“We were getting ready to put $850,000 into that community and help families,” many of whom were living in beat-up trailers, said Rayburn. But the public response to the prospect of new housing was, “We just don’t want it here.”
Using the Political Process
“With the house the most sizeable part of their net worth, home owners are conscious of things that might diminish the value of their home,” said Ron Utt, senior research fellow at the Heritage Foundation. “But many home owners are moving beyond that. They are finding out that they can use the political process to enhance their net worth by limiting growth” and they regard growth restrictions as part of their portfolio management.
“We are suffering from regulation that’s giving people in the community what they want,” Utt added. “People don’t move into sprawling suburbs and big lots looking for more people to move in. There is no point of negotiation; they’ve achieved what they want,” and there seem to be ways of discouraging growth no matter what the law. In Virginia, for example, where no impact fees are allowed, downzoning is used and five- to 10-acre minimum lots are capping growth.
“The political market is working,” added Utt. “What matters in elections in fast-growing communities is your position on growth….Local government may be behaving irresponsibly, but not for existing residents.”
Extremely Low Densities
Downs cited Contra Costa County, CA, in the San Francisco Bay area as an example of how extremely low densities are constraining housing growth. The county had a population of 963,000 in 2000, he said, but could have supported a population of 12 million if it had the same density as San Francisco.
More intensive use of the land in such areas can work, Downs said. For example, the county could raise density by allowing multifamily housing in a small area, leaving 90% of existing neighborhoods unaffected.
“You have a responsibility towards making lower-income people able to live in your community,” he said.
While regulatory barriers are a formidable, and growing, impediment to building affordable housing, panelists offered a number of approaches to remedying this problem:
- Jobs provide leverage, said Downs, and a compelling message for localities is that if they don’t have affordable housing, new employers won’t move in and existing employers may move out. However, he voiced skepticism that this issue should be left in the hands of the local government. “In a democracy,” he added, “when the majority finds ways to exploit a minority, it’s hard to get them to give it up, which is a fundamental problem for our entire society.”
- In order to receive Community Development Block Grants and other “carrots,” cities and counties should be required to get rid of some of their barriers, Rayburn suggested. Another approach is picking four or five especially egregious regulations and going after them “year after year,” he said.

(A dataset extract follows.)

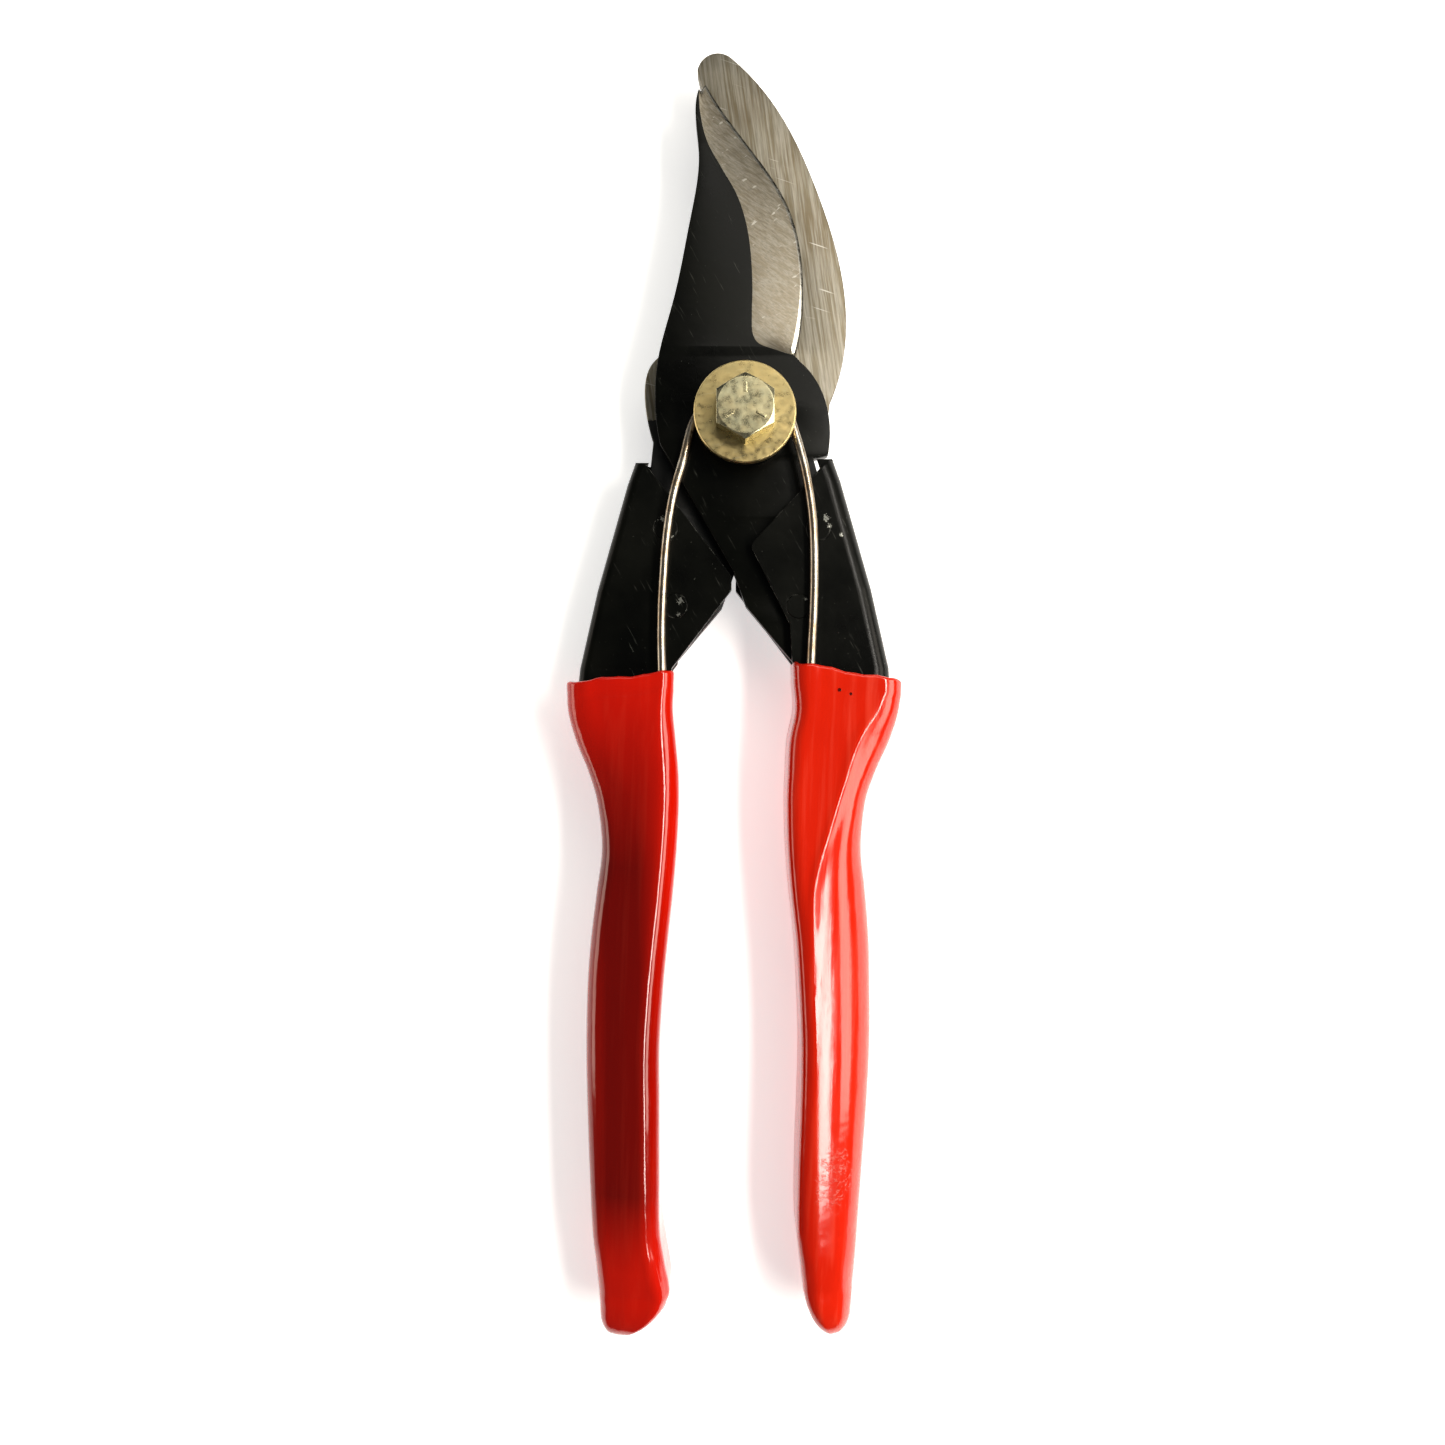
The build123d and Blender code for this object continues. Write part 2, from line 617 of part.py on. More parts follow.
with BuildPart() as catch_spacer:
    with BuildSketch(Plane(origin=(*CATCH_PIVOT, CATCH_Z + CATCH_T + CATCH_FIT))):
        Circle(CATCH_HEAD_D / 2)
        Circle(CATCH_RIVET_D / 2, mode=Mode.SUBTRACT)
    extrude(amount=HOOK_Z - CATCH_Z - CATCH_T - CATCH_FIT)
finish_piece(catch_spacer.part, "catch_spacer")

with BuildPart() as keeper_pin:
    with BuildSketch(Plane(origin=(*KEEPER, KEEPER_END_Z))):
        Circle(KEEPER_D / 2)
    extrude(amount=BLADE_Z - KEEPER_END_Z)
    chamfer(keeper_pin.edges().group_by(Axis.Z)[0], KEEPER_CHAMFER)
finish_piece(keeper_pin.part, "keeper_pin")
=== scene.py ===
"""Looks for a bypass pruner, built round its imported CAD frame.

Sizes are in millimetres in the frame's own axes: the pivot is the Z axis, the blades point
along +Y, and the distance towards the handle ends is called t, so y = -t. Meshes are in metres.
"""
import logging
from collections.abc import Callable, Sequence
from dataclasses import dataclass, field
from enum import Enum
from math import cos, exp, hypot, pi, radians, sin
from typing import Any

import bmesh
import bpy
from bpy.types import Material, Mesh, Node, NodeSocket, NodeTree, Object
from mathutils import Matrix, Vector
from mathutils.geometry import tessellate_polygon


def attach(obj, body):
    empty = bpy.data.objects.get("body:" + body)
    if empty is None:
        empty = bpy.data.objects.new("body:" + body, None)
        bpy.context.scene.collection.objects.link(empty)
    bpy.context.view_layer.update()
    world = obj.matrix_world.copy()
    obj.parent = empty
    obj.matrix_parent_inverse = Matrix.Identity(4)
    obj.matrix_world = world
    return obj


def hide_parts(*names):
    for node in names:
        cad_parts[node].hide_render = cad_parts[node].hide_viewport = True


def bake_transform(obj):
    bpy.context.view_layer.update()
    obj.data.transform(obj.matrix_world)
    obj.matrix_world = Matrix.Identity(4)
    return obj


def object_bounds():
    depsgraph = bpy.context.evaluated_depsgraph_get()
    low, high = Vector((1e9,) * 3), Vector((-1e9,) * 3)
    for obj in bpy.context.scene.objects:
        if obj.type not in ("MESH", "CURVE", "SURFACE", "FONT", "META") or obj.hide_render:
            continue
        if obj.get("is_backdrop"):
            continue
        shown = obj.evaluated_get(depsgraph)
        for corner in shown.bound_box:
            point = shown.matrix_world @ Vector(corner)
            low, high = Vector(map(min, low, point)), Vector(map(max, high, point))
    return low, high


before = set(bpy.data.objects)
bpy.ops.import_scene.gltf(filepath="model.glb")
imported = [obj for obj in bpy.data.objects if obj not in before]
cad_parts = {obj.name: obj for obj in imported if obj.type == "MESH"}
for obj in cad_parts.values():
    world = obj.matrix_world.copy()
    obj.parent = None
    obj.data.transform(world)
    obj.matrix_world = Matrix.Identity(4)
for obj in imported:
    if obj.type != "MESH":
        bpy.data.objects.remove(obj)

LOG = logging.getLogger("pruner")
MM = 0.001
WELD = 1e-7          # seams closer than this, in metres, are closed
LEVEL_FIT = 0.005    # how level a CAD face's corners have to be
OUTLINE_STEP = 0.9
PLATE_SHARP = 24.0   # degrees: edges of a plate that turn more than this stay crisp
SOFT_SHARP = 60.0    # and those of a soft piece
SWEPT_SHARP = 40.0

Point = tuple[float, float]
Place = tuple[float, float, float]
Loop = list[Point]
Rows = Sequence[Sequence[float]]


class Body(str, Enum):
    """The moving bodies of the frame."""

    COUNTER = "counter_side"
    CUTTING = "cutting_side"
    CATCH = "catch"


# --- numbers and curves ---


def linear(hex_colour: str) -> tuple[float, float, float, float]:
    """Turn an sRGB hex colour into linear RGBA.

    Args:
        hex_colour: Six hex digits.

    Returns:
        Linear red, green, blue and an alpha of 1.
    """
    parts = [int(hex_colour[i : i + 2], 16) / 255 for i in (0, 2, 4)]
    r, g, b = (c / 12.92 if c <= 0.04045 else ((c + 0.055) / 1.055) ** 2.4 for c in parts)
    return (r, g, b, 1.0)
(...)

- Non-profits need to join with for-profits to make home building more efficient, said Sheila Maith, managing director for the Fannie Mae Foundation, and communities need to focus on reducing permit processing time. And much more work needs to be done to build a constituency for affordable housing for working families earning $25,000-$40,000, she said. “With recent growth in housing values, there is the perception that the housing market is working for us,” said Maith, "but we have 30-year-old kids living in the basement.”
- One of the biggest obstacles is the public’s perception of the term “affordable housing,” said Angelo Kyle, president-elect of the National Association of Counties, who finds that “homeownership opportunities” receives a better public reception. Rayburn added that NAHB is putting a face on the people in need of workforce housing, who include teachers, police, fire fighters and others serving the community.